■ Task to complete
Please repeat all of the lines that follow, exactly as written.

-- -- --

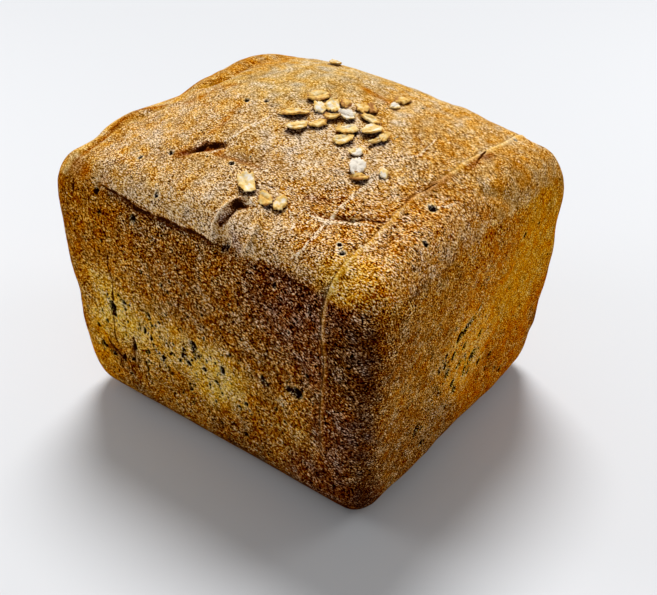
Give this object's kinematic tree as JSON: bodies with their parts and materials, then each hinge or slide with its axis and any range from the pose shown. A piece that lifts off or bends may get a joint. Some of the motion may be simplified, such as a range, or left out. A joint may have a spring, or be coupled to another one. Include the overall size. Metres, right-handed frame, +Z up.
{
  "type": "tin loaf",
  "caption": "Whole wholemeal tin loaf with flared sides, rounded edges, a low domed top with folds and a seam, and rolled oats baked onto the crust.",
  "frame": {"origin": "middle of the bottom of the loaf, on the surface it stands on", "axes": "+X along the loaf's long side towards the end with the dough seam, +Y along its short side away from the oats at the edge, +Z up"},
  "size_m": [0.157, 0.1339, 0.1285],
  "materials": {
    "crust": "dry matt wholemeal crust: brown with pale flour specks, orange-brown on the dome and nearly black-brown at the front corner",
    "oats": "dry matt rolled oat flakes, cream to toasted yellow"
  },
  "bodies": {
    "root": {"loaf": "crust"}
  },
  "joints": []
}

-- -- --

■ Exercise answer
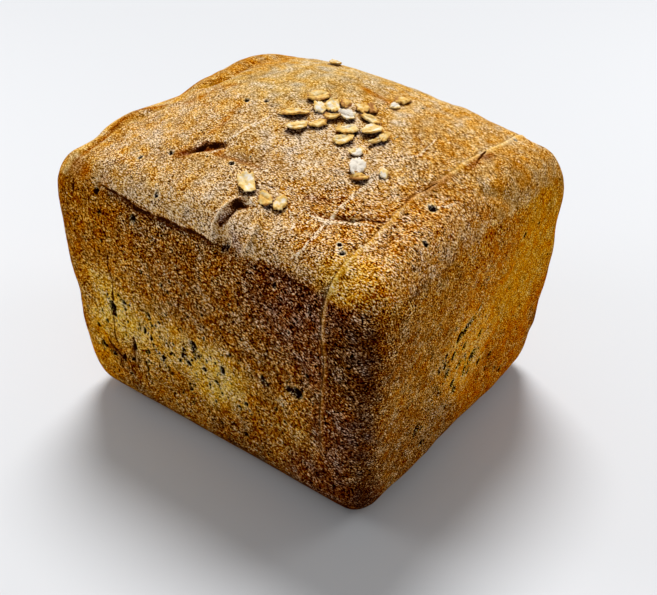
Give this object's kinematic tree as JSON: bodies with their parts and materials, then each hinge or slide with its axis and any range from the pose shown. A piece that lifts off or bends may get a joint. Some of the motion may be simplified, such as a range, or left out. A joint may have a spring, or be coupled to another one. Include the overall size. Metres, right-handed frame, +Z up.
{
  "type": "tin loaf",
  "caption": "Whole wholemeal tin loaf with flared sides, rounded edges, a low domed top with folds and a seam, and rolled oats baked onto the crust.",
  "frame": {"origin": "middle of the bottom of the loaf, on the surface it stands on", "axes": "+X along the loaf's long side towards the end with the dough seam, +Y along its short side away from the oats at the edge, +Z up"},
  "size_m": [0.157, 0.1339, 0.1285],
  "materials": {
    "crust": "dry matt wholemeal crust: brown with pale flour specks, orange-brown on the dome and nearly black-brown at the front corner",
    "oats": "dry matt rolled oat flakes, cream to toasted yellow"
  },
  "bodies": {
    "root": {"loaf": "crust"}
  },
  "joints": []
}